**Task description**
Write out each line of the material again, word for word.

****************************************

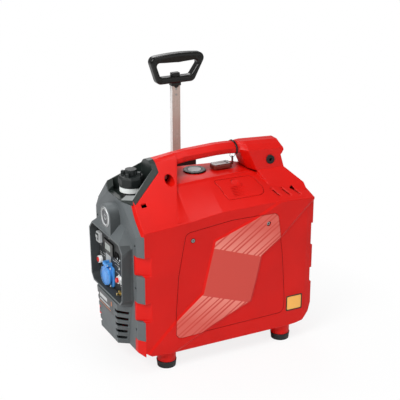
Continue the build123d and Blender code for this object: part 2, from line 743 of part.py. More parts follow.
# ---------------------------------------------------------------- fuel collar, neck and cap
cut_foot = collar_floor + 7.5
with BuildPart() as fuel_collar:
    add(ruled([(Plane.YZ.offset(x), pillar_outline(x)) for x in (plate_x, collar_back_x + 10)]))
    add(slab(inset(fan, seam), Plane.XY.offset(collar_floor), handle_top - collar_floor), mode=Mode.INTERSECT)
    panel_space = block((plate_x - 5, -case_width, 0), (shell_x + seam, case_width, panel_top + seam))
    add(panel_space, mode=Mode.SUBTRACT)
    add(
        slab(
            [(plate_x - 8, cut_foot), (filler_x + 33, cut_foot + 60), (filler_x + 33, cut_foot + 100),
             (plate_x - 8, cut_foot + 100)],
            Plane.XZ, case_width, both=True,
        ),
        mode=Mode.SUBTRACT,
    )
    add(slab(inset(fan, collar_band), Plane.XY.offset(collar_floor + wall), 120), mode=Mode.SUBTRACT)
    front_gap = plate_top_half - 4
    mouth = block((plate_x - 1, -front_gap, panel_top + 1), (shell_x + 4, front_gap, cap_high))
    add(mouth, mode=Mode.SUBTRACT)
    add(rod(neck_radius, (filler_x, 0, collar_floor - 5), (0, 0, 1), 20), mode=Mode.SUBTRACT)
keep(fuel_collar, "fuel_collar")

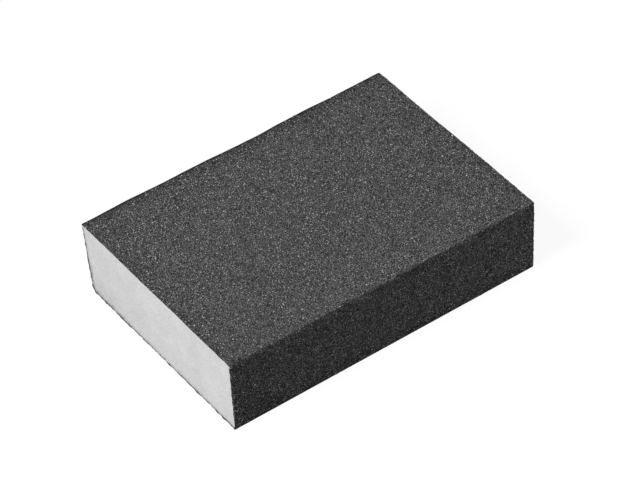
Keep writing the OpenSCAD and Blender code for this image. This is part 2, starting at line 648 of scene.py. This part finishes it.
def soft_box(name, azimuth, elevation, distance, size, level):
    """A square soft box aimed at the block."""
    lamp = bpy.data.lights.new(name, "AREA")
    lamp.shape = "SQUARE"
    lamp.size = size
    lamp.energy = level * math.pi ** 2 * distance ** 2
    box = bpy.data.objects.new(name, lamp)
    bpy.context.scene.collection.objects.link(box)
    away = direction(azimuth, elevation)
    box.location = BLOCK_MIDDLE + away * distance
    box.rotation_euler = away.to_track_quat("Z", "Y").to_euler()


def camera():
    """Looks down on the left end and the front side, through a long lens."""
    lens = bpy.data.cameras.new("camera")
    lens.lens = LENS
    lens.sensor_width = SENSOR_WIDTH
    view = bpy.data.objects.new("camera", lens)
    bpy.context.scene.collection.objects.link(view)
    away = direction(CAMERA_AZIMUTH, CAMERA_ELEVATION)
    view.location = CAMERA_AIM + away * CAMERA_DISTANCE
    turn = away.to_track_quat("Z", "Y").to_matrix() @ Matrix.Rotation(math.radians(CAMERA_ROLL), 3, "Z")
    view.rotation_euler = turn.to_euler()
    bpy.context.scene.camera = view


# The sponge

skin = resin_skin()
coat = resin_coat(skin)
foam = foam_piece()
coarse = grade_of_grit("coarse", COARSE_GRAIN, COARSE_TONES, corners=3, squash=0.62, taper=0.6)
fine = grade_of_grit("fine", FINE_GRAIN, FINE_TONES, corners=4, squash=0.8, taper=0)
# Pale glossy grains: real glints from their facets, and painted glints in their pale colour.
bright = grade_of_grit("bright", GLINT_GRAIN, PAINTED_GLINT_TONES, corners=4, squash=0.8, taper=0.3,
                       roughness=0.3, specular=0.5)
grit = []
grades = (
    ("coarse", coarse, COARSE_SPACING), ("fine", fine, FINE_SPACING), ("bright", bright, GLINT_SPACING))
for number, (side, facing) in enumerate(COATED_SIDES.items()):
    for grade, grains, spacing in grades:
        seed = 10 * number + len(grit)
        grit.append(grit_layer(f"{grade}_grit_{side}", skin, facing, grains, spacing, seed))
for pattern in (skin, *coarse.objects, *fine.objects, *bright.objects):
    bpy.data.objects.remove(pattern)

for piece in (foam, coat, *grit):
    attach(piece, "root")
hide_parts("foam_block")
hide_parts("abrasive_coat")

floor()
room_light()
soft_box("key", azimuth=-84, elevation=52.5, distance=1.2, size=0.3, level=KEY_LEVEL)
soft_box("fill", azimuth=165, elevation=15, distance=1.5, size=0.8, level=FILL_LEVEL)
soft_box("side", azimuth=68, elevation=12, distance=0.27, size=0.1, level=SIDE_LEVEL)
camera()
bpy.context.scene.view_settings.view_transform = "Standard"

****************************************

**Task output**
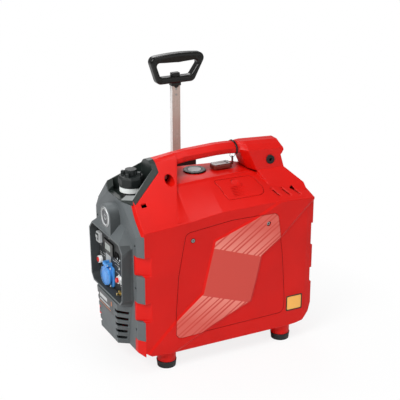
Continue the build123d and Blender code for this object: part 2, from line 743 of part.py. More parts follow.
# ---------------------------------------------------------------- fuel collar, neck and cap
cut_foot = collar_floor + 7.5
with BuildPart() as fuel_collar:
    add(ruled([(Plane.YZ.offset(x), pillar_outline(x)) for x in (plate_x, collar_back_x + 10)]))
    add(slab(inset(fan, seam), Plane.XY.offset(collar_floor), handle_top - collar_floor), mode=Mode.INTERSECT)
    panel_space = block((plate_x - 5, -case_width, 0), (shell_x + seam, case_width, panel_top + seam))
    add(panel_space, mode=Mode.SUBTRACT)
    add(
        slab(
            [(plate_x - 8, cut_foot), (filler_x + 33, cut_foot + 60), (filler_x + 33, cut_foot + 100),
             (plate_x - 8, cut_foot + 100)],
            Plane.XZ, case_width, both=True,
        ),
        mode=Mode.SUBTRACT,
    )
    add(slab(inset(fan, collar_band), Plane.XY.offset(collar_floor + wall), 120), mode=Mode.SUBTRACT)
    front_gap = plate_top_half - 4
    mouth = block((plate_x - 1, -front_gap, panel_top + 1), (shell_x + 4, front_gap, cap_high))
    add(mouth, mode=Mode.SUBTRACT)
    add(rod(neck_radius, (filler_x, 0, collar_floor - 5), (0, 0, 1), 20), mode=Mode.SUBTRACT)
keep(fuel_collar, "fuel_collar")

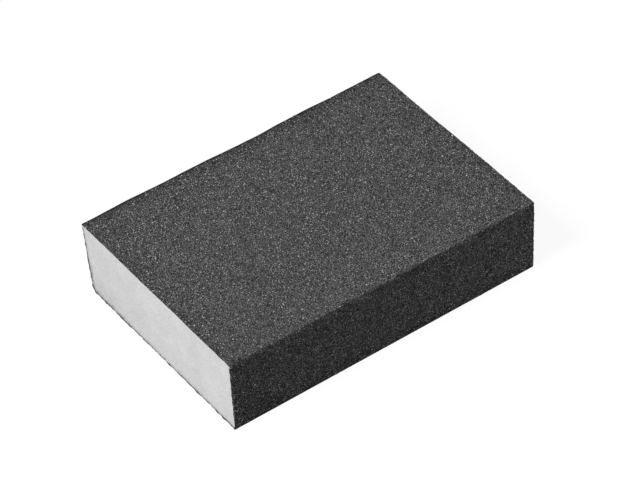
Keep writing the OpenSCAD and Blender code for this image. This is part 2, starting at line 648 of scene.py. This part finishes it.
def soft_box(name, azimuth, elevation, distance, size, level):
    """A square soft box aimed at the block."""
    lamp = bpy.data.lights.new(name, "AREA")
    lamp.shape = "SQUARE"
    lamp.size = size
    lamp.energy = level * math.pi ** 2 * distance ** 2
    box = bpy.data.objects.new(name, lamp)
    bpy.context.scene.collection.objects.link(box)
    away = direction(azimuth, elevation)
    box.location = BLOCK_MIDDLE + away * distance
    box.rotation_euler = away.to_track_quat("Z", "Y").to_euler()


def camera():
    """Looks down on the left end and the front side, through a long lens."""
    lens = bpy.data.cameras.new("camera")
    lens.lens = LENS
    lens.sensor_width = SENSOR_WIDTH
    view = bpy.data.objects.new("camera", lens)
    bpy.context.scene.collection.objects.link(view)
    away = direction(CAMERA_AZIMUTH, CAMERA_ELEVATION)
    view.location = CAMERA_AIM + away * CAMERA_DISTANCE
    turn = away.to_track_quat("Z", "Y").to_matrix() @ Matrix.Rotation(math.radians(CAMERA_ROLL), 3, "Z")
    view.rotation_euler = turn.to_euler()
    bpy.context.scene.camera = view


# The sponge

skin = resin_skin()
coat = resin_coat(skin)
foam = foam_piece()
coarse = grade_of_grit("coarse", COARSE_GRAIN, COARSE_TONES, corners=3, squash=0.62, taper=0.6)
fine = grade_of_grit("fine", FINE_GRAIN, FINE_TONES, corners=4, squash=0.8, taper=0)
# Pale glossy grains: real glints from their facets, and painted glints in their pale colour.
bright = grade_of_grit("bright", GLINT_GRAIN, PAINTED_GLINT_TONES, corners=4, squash=0.8, taper=0.3,
                       roughness=0.3, specular=0.5)
grit = []
grades = (
    ("coarse", coarse, COARSE_SPACING), ("fine", fine, FINE_SPACING), ("bright", bright, GLINT_SPACING))
for number, (side, facing) in enumerate(COATED_SIDES.items()):
    for grade, grains, spacing in grades:
        seed = 10 * number + len(grit)
        grit.append(grit_layer(f"{grade}_grit_{side}", skin, facing, grains, spacing, seed))
for pattern in (skin, *coarse.objects, *fine.objects, *bright.objects):
    bpy.data.objects.remove(pattern)

for piece in (foam, coat, *grit):
    attach(piece, "root")
hide_parts("foam_block")
hide_parts("abrasive_coat")

floor()
room_light()
soft_box("key", azimuth=-84, elevation=52.5, distance=1.2, size=0.3, level=KEY_LEVEL)
soft_box("fill", azimuth=165, elevation=15, distance=1.5, size=0.8, level=FILL_LEVEL)
soft_box("side", azimuth=68, elevation=12, distance=0.27, size=0.1, level=SIDE_LEVEL)
camera()
bpy.context.scene.view_settings.view_transform = "Standard"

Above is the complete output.